At the end of the meeting, Santos thanked the well-liked Carter for his service saying, "You have taken us through tough times. I personally appreciate it." Carter then deferred the compliment to his staff.

9 comments :

What a laugh. These bums in City Hall inflate their pay and pensions then complain that there's no more money to pay them for sitting on the butts. Just look what is happening in Bell, people aren't going to be fooled by you theives any longer.
Manuel

If Measure Z passes, tax revenues will plummet. People already shop out of town for better retail and grocery choices - they'll definitely go out of town (or online) if the sales tax in San Leandro goes up. Unfortunately, the city's esteemed leaders don't know much about consumer behavior, economics, capitalism, and especially how to successfully run a town.

Btw, didn't Joyce Starosciak just say there was only a part-time finance person, and that the city needs to hire yet another one? Sounds like Perry Carter had a staff of do-nothings with calculators to determine San Leandro is broke. And a bunch of do-nothing city employees retiring at 50 with a full taxpayor-funded pension seems to be the biggest financial liability San Leandro currently has.

Frank Lynn

Yeah Frank, but try to explain that to dim witted airheads who think "$250,000 a year isn't much considering the size of San Leandro" I mean, what kind of an idiot thinks that? Unfortunately too many vote.
Manuel

Yes, Perry Carter has been the interim finance director for way over a year now and he has been yearning to fully retire for awhile. You are also correct that Joyce said during the candidates forum Sept. 8 that she wants to hire a full-time director. I'll let you guys comment on that.

Joyce is certainly "not my choice".
Manuel

Steven - so when Joyce stated that the finance director only works half time, does that mean that he is a full-time paid city employee who only chooses to work half-time; or that as finance director, he only spends half his time on city finances and half of his time on something else? He also seems to have a staff (to whom he gave accolades), which Joyce didn't mention in her argument for hiring a new person. She made it sound like some poor part-time low-level employee was slaving away on city budget spreadsheets.

Does Joyce just not know what's going on with city staff?

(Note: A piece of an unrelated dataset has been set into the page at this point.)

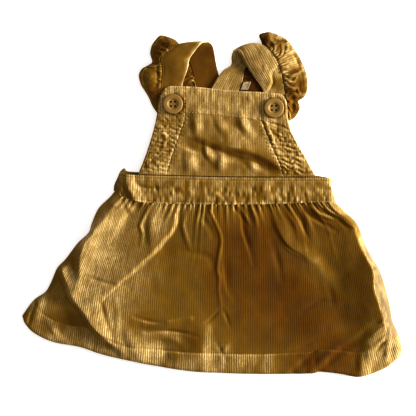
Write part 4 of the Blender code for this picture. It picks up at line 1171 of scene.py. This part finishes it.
def wale_group():
    """Corduroy's wales: cut pile ridges with painted shade in the valleys, uneven pile, worn
    streaks, and painted light and shade.
    """
    tree = bpy.data.node_groups.new("Corduroy wales", "ShaderNodeTree")
    for flow, kind, names in (("INPUT", "Color", ("Pile", "Valley", "Faded", "Bare")),
                              ("INPUT", "Float", ("Wale pitch", "Wale depth", "Fade")),
                              ("OUTPUT", "Color", ("Colour",)),
                              ("OUTPUT", "Float", ("Height",))):
        for name in names:
            tree.interface.new_socket(name, in_out=flow, socket_type="NodeSocket" + kind)
    given = add_node(tree, "NodeGroupInput").outputs
    results = add_node(tree, "NodeGroupOutput").inputs
    lines = add_node(tree, "ShaderNodeUVMap", uv_map="Wales").outputs[0]

    def calc(operation, *values, clamp=False):
        return math_node(tree, operation, *values, clamp=clamp)

    def wale_grain(name):
        across, along, detail, seed = WALE_GRAIN[name]
        spread = add_node(tree, "ShaderNodeMapping")
        spread.inputs["Location"].default_value = (seed * 7.3, seed * 3.1, 0.0)
        spread.inputs["Scale"].default_value = (across, along, 1.0)
        tree.links.new(lines, spread.inputs["Vector"])
        return grain(tree, spread.outputs[0], 1.0, detail, 0.6)

    # the ridges wander a little, and lie flatter in patches
    across = add_node(tree, "ShaderNodeSeparateXYZ")
    tree.links.new(lines, across.inputs[0])
    wander = calc("MULTIPLY", calc("SUBTRACT", wale_grain("wander"), 0.5), 2.2)
    turns = calc("DIVIDE", calc("ADD", across.outputs[0], wander), given["Wale pitch"])
    wave = calc("COSINE", calc("MULTIPLY", turns, 2 * math.pi))
    upright = calc("MULTIPLY_ADD", wale_grain("flattened"), 1.9, -0.25, clamp=True)
    wave = calc("MULTIPLY", calc("MULTIPLY", wave, upright), given["Wale depth"])
    ridge = calc("MULTIPLY_ADD", wave, 0.5, 0.5)
    round_ridge = calc("POWER", ridge, 0.6)
    tufts = wale_grain("tufts")
    height = calc("ADD", round_ridge, calc("MULTIPLY", tufts, 0.5))
    tree.links.new(height, results["Height"])

    # the pile is paler in streaks and flecks, most of all on the ridges, where the value of wear
    # and painted light is above 0
    patches = grain(tree, object_place(tree), 55.0, 3.0)
    wear = calc("ADD", wale_grain("streaks"), calc("MULTIPLY", patches, 0.5))
    wear = calc("MULTIPLY", calc("SUBTRACT", wear, 0.38), 2.2)
    on_ridge = calc("MULTIPLY_ADD", calc("POWER", ridge, 1.6), 1.15, 0.12)
    flecks = calc("MULTIPLY_ADD", wale_grain("flecks"), 3.0, -1.0, clamp=True)
    flecks = calc("MULTIPLY_ADD", flecks, 0.7, 0.6)
    pale = calc("MULTIPLY", calc("MULTIPLY", given["Fade"], wear), on_ridge)
    pale = calc("MULTIPLY", pale, flecks, clamp=True)
    colour = mix_colours(tree, round_ridge, given["Valley"], given["Pile"])
    colour = mix_colours(tree, pale, colour, given["Faded"])
    # above 1 the colour turns to that of rubbed bare edges and painted highlights
    bare = calc("SUBTRACT", given["Fade"], 1.0, clamp=True)
    colour = mix_colours(tree, bare, colour, given["Bare"])

    # a value below 0 is painted shade that deepens the colour, and one below -1 is painted shade as
    # dark as a hollow
    painted_shade = calc("MULTIPLY", given["Fade"], -1.0, clamp=True)
    painted_hollow_shade = calc("SUBTRACT", -1.0, given["Fade"], clamp=True)
    for factor, tint in ((painted_shade, (0.69, 0.54, 0.28)), (painted_hollow_shade, (0.40, 0.32, 0.28))):
        colour = mix_colours(tree, factor, colour, tint, "MULTIPLY")
    shade = calc("MULTIPLY", calc("MULTIPLY_ADD", patches, 0.7, 0.65),
                 calc("MULTIPLY_ADD", tufts, 0.6, 0.7))
    tree.links.new(mix_colours(tree, 1.0, colour, shade, "MULTIPLY"), results["Colour"])
    return tree


def new_material(name, settings):
    """A material with these settings on its shader, its node tree and the shader's sockets."""
    material = bpy.data.materials.new(name)
    material.use_nodes = True
    sockets = material.node_tree.nodes["Principled BSDF"].inputs
    for socket, value in settings.items():
        feed(material.node_tree, sockets[socket], value)
    return material, material.node_tree, sockets


def add_bump(tree, sockets, height, depth):
    """Bumps in the shader's normal, as deep as depth in metres."""
    bump = add_node(tree, "ShaderNodeBump")
    bump.inputs["Strength"].default_value = 1.0
    bump.inputs["Distance"].default_value = depth
    tree.links.new(height, bump.inputs["Height"])
    tree.links.new(bump.outputs[0], sockets["Normal"])


# Each corduroy: the colour of its rubbed bare edges, painted highlights and painted glare, and how
# light it is as a whole.
CORDUROYS = {"mustard_corduroy": ("bare", 1.0), "mustard_corduroy_skirt": ("rubbed_and_glare", 1.0),
             "mustard_corduroy_inside": ("bare", 0.75)}


def corduroy(name):
    """One of the corduroys, made the first time that it is asked for."""
    if name in bpy.data.materials:
        return bpy.data.materials[name]
    dress, colours = bpy.context.scene.dress, bpy.context.scene.dress_colours
    bare, lightness = CORDUROYS[name]
    material, tree, sockets = new_material(name, {
        "Roughness": 0.9, "Specular IOR Level": 0.15, "Sheen Weight": 0.25,
        "Sheen Roughness": 0.4, "Sheen Tint": (1.0, 0.87, 0.64)})
    group = bpy.data.node_groups.get("Corduroy wales") or wale_group()
    wales = add_node(tree, "ShaderNodeGroup", node_tree=group)
    for socket, colour in (("Pile", colours.pile), ("Valley", colours.valley),
                           ("Faded", colours.faded), ("Bare", getattr(colours, bare))):
        feed(tree, wales.inputs[socket], tuple(channel * lightness for channel in colour))
    wales.inputs["Wale pitch"].default_value = dress.wale_pitch / MM
    for socket, attribute in (("Fade", "fade"), ("Wale depth", "wale_depth")):
        value = add_node(tree, "ShaderNodeAttribute", attribute_name=attribute)
        tree.links.new(value.outputs["Fac"], wales.inputs[socket])
    add_bump(tree, sockets, wales.outputs["Height"], dress.wale_height)
    tree.links.new(wales.outputs["Colour"], sockets["Base Color"])
    return material


def clouded(tree, factor, colour, darker):
    """The colour, in places darker by that share."""
    return mix_colours(tree, factor, tuple(channel * darker for channel in colour), tuple(colour))


def thread(name, colour):
    """Twisted sewing thread; a name is made once."""
    if name in bpy.data.materials:
        return bpy.data.materials[name]
    material, tree, sockets = new_material(name, {"Roughness": 0.6, "Sheen Weight": 0.1})
    twist = add_node(tree, "ShaderNodeTexWave", bands_direction="DIAGONAL")
    twist.inputs["Scale"].default_value = 900.0
    twist.inputs["Distortion"].default_value = 1.0
    tree.links.new(object_place(tree), twist.inputs["Vector"])
    tree.links.new(clouded(tree, twist.outputs["Fac"], colour, 0.6), sockets["Base Color"])
    return material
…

I wouldn't want a mayor who is easily convinced to hire new city workers without knowing what the current ones are (or aren't) doing.

Frank Lynn

The fact that none of the four candidates for election to the position of Mayor chose to take a position of leadership on the mundane position of finance director ought to tell every voter what these four are made of. That there was no request for future discussion on the issue of selection does not bode well for the quality of the position. Chances are that the placement will done as a temporary partronage position by the mayor after the election. Bill

I'm guessing the finance director does little more than maintain figures and praise city "leadership" for their dumb decisions--and I'd bet a spreadsheet or software program does most of the work.

And if it's been the finance director's recommendation that San Leandro cut police, cut crossing guards, and cut Farrelley pool hours; while spending $2M for partial dredging of the Marina, buying and selling Lucky's at a loss to Starosciak's developer buddies, and spending $60K in consultants to figure out how to raise taxes - then he should be fired for gross incompetence with no pension.

I think SL should get a hard-working young person just out of school with a BA in finance from a staffing agency for $50K/year instead of a do-nothing finance director who will cost the city $150K-$175K plus full benefits and full pension for life after age 50.

Frank Lynn

I'm sure Accountemps has a hell of lot more talent than the Finance Department of San Leandro.